Facile synthesis of Mn-Fe/CeO2 nanotubes by gradient electrospinning and their excellent catalytic performance for propane and methane oxidation

Yihong Xiao; Weitao Zhao; Kai Zhang; Yangyu Zhang; Xiuyun Wang; Tianhua Zhang; Xiangwei Wu; Chongqi Chen; Lilong Jiang

doi:10.1039/c7dt03484a

Facile synthesis of Mn-Fe/CeO₂ nanotubes by gradient electrospinning and their excellent catalytic performance for propane and methane oxidation

Dalton Trans. 2017 Dec 12;46(48):16967-16972. doi: 10.1039/c7dt03484a.

Authors

Yihong Xiao¹, Weitao Zhao¹, Kai Zhang¹, Yangyu Zhang¹, Xiuyun Wang¹, Tianhua Zhang¹, Xiangwei Wu¹, Chongqi Chen¹, Lilong Jiang¹

Affiliation

¹ National Engineering Research Center of Chemical Fertilizer Catalyst, Fuzhou University, Fuzhou, Fujian 350002, China. jllfzu@sina.cn.

PMID: 29177356
DOI: 10.1039/c7dt03484a

Abstract

Nanotubes have been the focus of vital efforts in the catalysis community because of their unique properties. However, owing to the limitations of synthetic methods, most multi-element oxides have rarely been fabricated. In this study, we design a gradient electrospinning method for the controllable synthesis of Mn-Fe/CeO₂ nanocatalysts and their application in the combustion of propane and methane. The strategy is rational, and the nanostructure of Mn-Fe/CeO₂ can be tuned by simply adjusting the weight ratio of polyvinyl pyrrolidone (PVP)/polyacrylonitrile (PAN) during the electrospinning process.
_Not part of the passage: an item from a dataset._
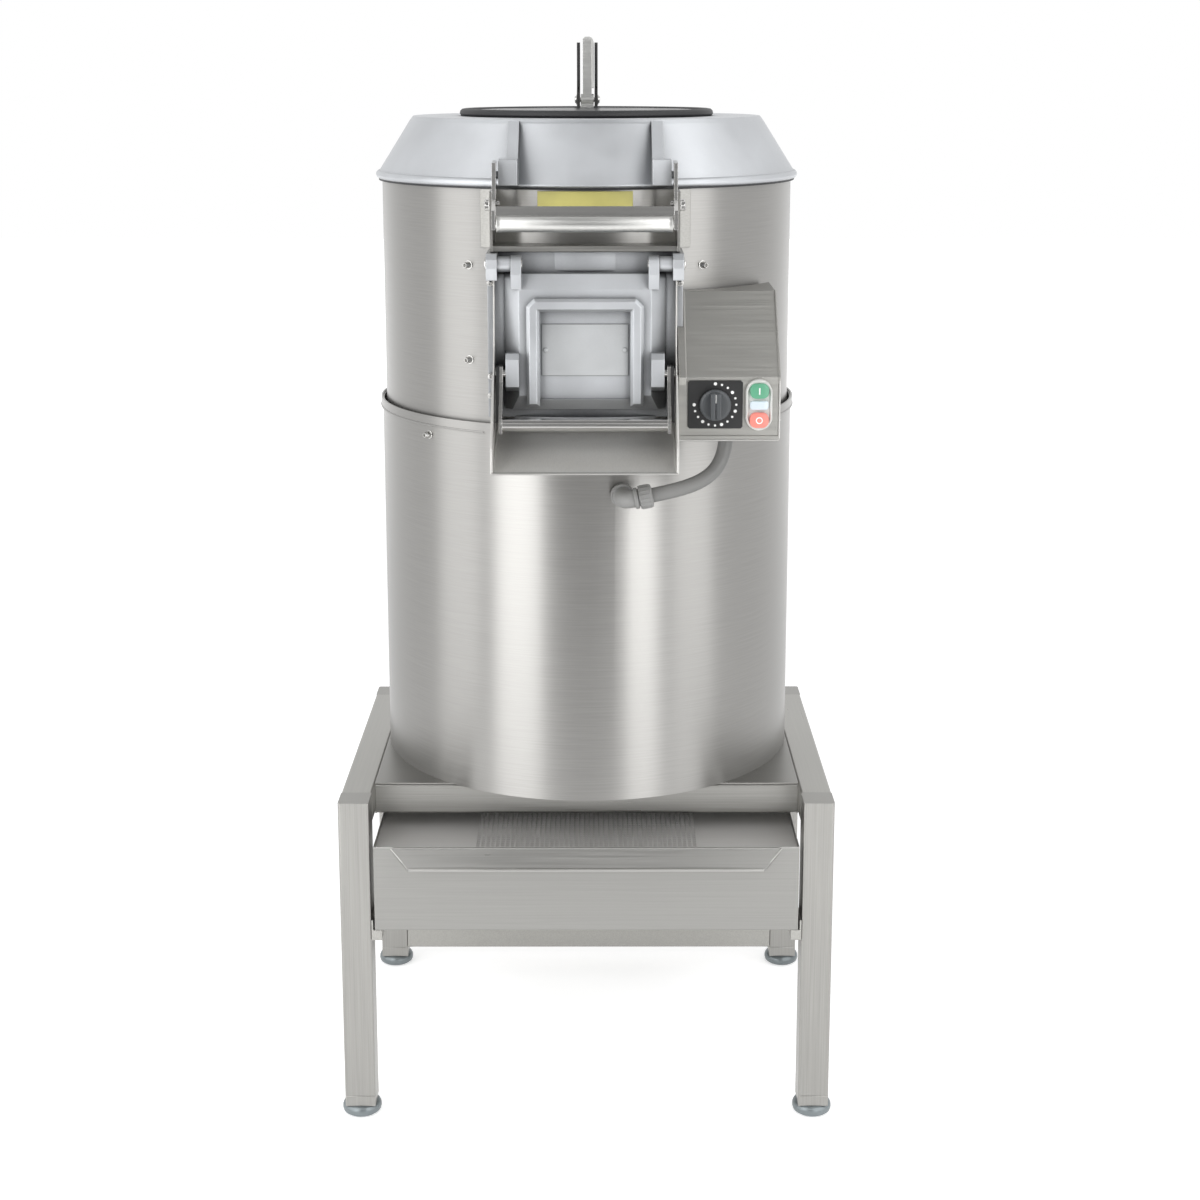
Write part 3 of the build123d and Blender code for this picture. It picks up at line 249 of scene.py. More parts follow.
polished = brushed("polished_steel", ALONG_X, (0.56, 0.56, 0.545), 0.34, 0.0006, 0.02)
# lighter copy of the steel: painted light on the filter plate, which lies in the casing's shadow
painted_light_filter_steel = brushed("painted_light_filter_steel", ALONG_X, (0.54, 0.53, 0.515), 0.45, 0.0, 0.04, 0.35)
# dark copy of the steel: painted shade for the hatch hinge bracket, whose channel lies in shadow
painted_shade_steel = brushed("painted_shade_steel", ALONG_Z, (0.10, 0.10, 0.098), 0.30)
bright_steel = brushed("bright_steel", ALONG_X, (0.58, 0.575, 0.56), 0.16, 0.0006, 0.04)
cast_alloy = cast("cast_alloy", (0.53, 0.545, 0.565))
plate_alloy = cast("plate_alloy", (0.62, 0.635, 0.645), 0.36)
rubber = moulded("rubber", (0.018, 0.018, 0.02), 0.55, 500, 0.2)
smoked = moulded("smoked_cover", (0.022, 0.023, 0.026), 0.28, 300, 0.05)
foot_grey = moulded("foot_grey", (0.20, 0.225, 0.235), 0.35, 700, 0.15, 0.6)
conduit_grey = moulded("conduit_grey", (0.19, 0.19, 0.185), 0.5)
gland_grey = moulded("gland_grey", (0.27, 0.27, 0.265), 0.45)
black = moulded("black_plastic", (0.007, 0.007, 0.0075), 0.4)
knob_grey = moulded("knob_grey", (0.055, 0.06, 0.065), 0.42)
green = moulded("green_button", (0.10, 0.33, 0.20), 0.35, 300, 0.04)
red = moulded("red_button", (0.74, 0.22, 0.18), 0.35, 300, 0.04)
clear_grey = moulded("switch_bezel", (0.62, 0.62, 0.60), 0.3, 300, 0.03)
lens_white = moulded("pilot_lens_white", (0.60, 0.68, 0.74), 0.2, 300, 0.03)
grit = abrasive("abrasive_grit", (0.035, 0.035, 0.038))
iron = moulded("motor_paint", (0.10, 0.11, 0.12), 0.5, 300, 0.3)
yellow = moulded("plain_yellow", (0.62, 0.57, 0.19), 0.4, 300, 0.03)
white_mark = moulded("white_mark", (0.85, 0.85, 0.84), 0.5, 300, 0.02)

nodes(tank_steel, "upper_tank", "lower_casing", "joint_collar", "tank_floor", "drain_pipe")
nodes(steel_z, "legs_front", "legs_rear")
nodes(steel_y, "side_rails", "lower_bar_rear", "drawer_runners", "casing_base", "motor_plate")
nodes(steel_x, "crossbar_front", "crossbar_rear", "deck_plate", "bail_brackets")
nodes(drawer_steel, "drawer_pan", "drawer_filter")
nodes(painted_light_chute_steel, "chute")
nodes(box_steel, "control_box")
# hatch hinge bracket in the dark copy of the steel, which paints its shade
nodes(painted_shade_steel, "hatch_hinge_bracket")
nodes(polished, "hatch_lever")
nodes(bright_steel, "hatch_hinge_pin", "lid_bail", "lid_bail_pivots", "door_hinge_pin", "door_bail",
      "door_bail_pivots", "main_shaft", "motor_shaft", "shaft_bearings", "tank_screws")
nodes(cast_alloy, "lid", "door_frame", "discharge_door", "bearing_housing", "driven_pulley", "driver_pulley")
nodes(plate_alloy, "door_plate")
nodes(rubber, "lid_gasket", "hatch_rim", "door_seal", "shaft_seal", "drive_belt")
nodes(smoked, "hatch_cover")
nodes(foot_grey, "levelling_feet")
nodes(conduit_grey, "conduit", "conduit_gland")
nodes(black, "dial_plate", "timer", "door_bail_pads")
nodes(knob_grey, "timer_knob")
nodes(green, "start_button")
nodes(red, "stop_button")
nodes(clear_grey, "switch_body")
nodes(lens_white, "pilot_lens")
nodes(grit, "abrasive_liner", "peeling_disc")
nodes(iron, "motor")


# ---- modelling helpers ----
FRONT = (0, -1, 0)
ON_AXIS = 0.01         # radius that ends a turned section on its axis
SMOOTH_ANGLE = 35      # faces that meet at less are shaded as one, in degrees
BEVEL_ANGLE = 30       # edges sharper than this are bevelled, in degrees


def finished(name, mesh, material, body="machine", smooth=True, bevel=0.0, segments=2):
    """Turn a bmesh into a piece of the object, in millimetres about the tank axis."""
    bmesh.ops.recalc_face_normals(mesh, faces=mesh.faces)
    data = bpy.data.meshes.new(name)
    mesh.to_mesh(data)
    mesh.free()
    data.transform(Matrix.Translation((0, AXIS_Y, 0)) @ Matrix.Scale(MM, 4))
    item = bpy.data.objects.new(name, data)
    bpy.context.collection.objects.link(item)
    data.materials.append(material)
    if bevel:
        edge = item.modifiers.new("edge", "BEVEL")
        edge.width = bevel * MM
        edge.segments = segments
        edge.limit_method = "ANGLE"
        edge.angle_limit = math.radians(BEVEL_ANGLE)
    if smooth:
        for face in data.polygons:
            face.use_smooth = True
        data.set_sharp_from_angle(angle=math.radians(SMOOTH_ANGLE))
    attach(item, body)
    return item


def towards(place, direction):
    """Matrix that puts local Z along a direction at a place."""
    turn = Vector(direction).to_track_quat("Z", "Y").to_matrix().to_4x4()
    return Matrix.Translation(place) @ turn


def add_box(mesh, x, y, z):
    """Box from three (low, high) pairs."""
    size = [pair[1] - pair[0] for pair in (x, y, z)]
    centre = [middle(pair) for pair in (x, y, z)]
    bmesh.ops.create_cube(mesh, size=1, matrix=Matrix.Translation(centre) @ Matrix.Diagonal((*size, 1)))


def add_turned(mesh, profile, matrix=None, steps=48):
    """Turn (radius, height) points about the local Z axis; the section ends at ON_AXIS or on itself."""
    matrix = matrix or Matrix.Identity(4)
    rings = []
    for index in range(steps):
        angle = math.radians(360 * index / steps)
        points = [Vector((r * math.cos(angle), r * math.sin(angle), height)) for r, height in profile]
        rings.append([mesh.verts.new(matrix @ point) for point in points])
    for index in range(steps):
        first, second = rings[index], rings[(index + 1) % steps]
        for k in range(len(profile) - 1):
            mesh.faces.new((first[k], second[k], second[k + 1], first[k + 1]))


def add_skin(mesh, rings):
    """Faces between rings of points, and one over each end."""
    total = len(rings[0])
    for first, second in zip(rings, rings[1:]):
        for index in range(total):
            follow = (index + 1) % total
            mesh.faces.new((first[index], first[follow], second[follow], second[index]))
    mesh.faces.new(rings[0])
    mesh.faces.new(rings[-1])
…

Benefitting from its unique structural feature, propane and methane conversions in hollow tubular Mn-Fe/CeO₂-P1 (m_PVP : m_PAN = 1 : 1) are more than 90% at 382 and 411 °C, respectively. The superior propane oxidation performance in Mn-Fe/CeO₂-P1 is associated with its hollow tubular structure, high surface oxygen vacancies and excellent low-temperature reducibility.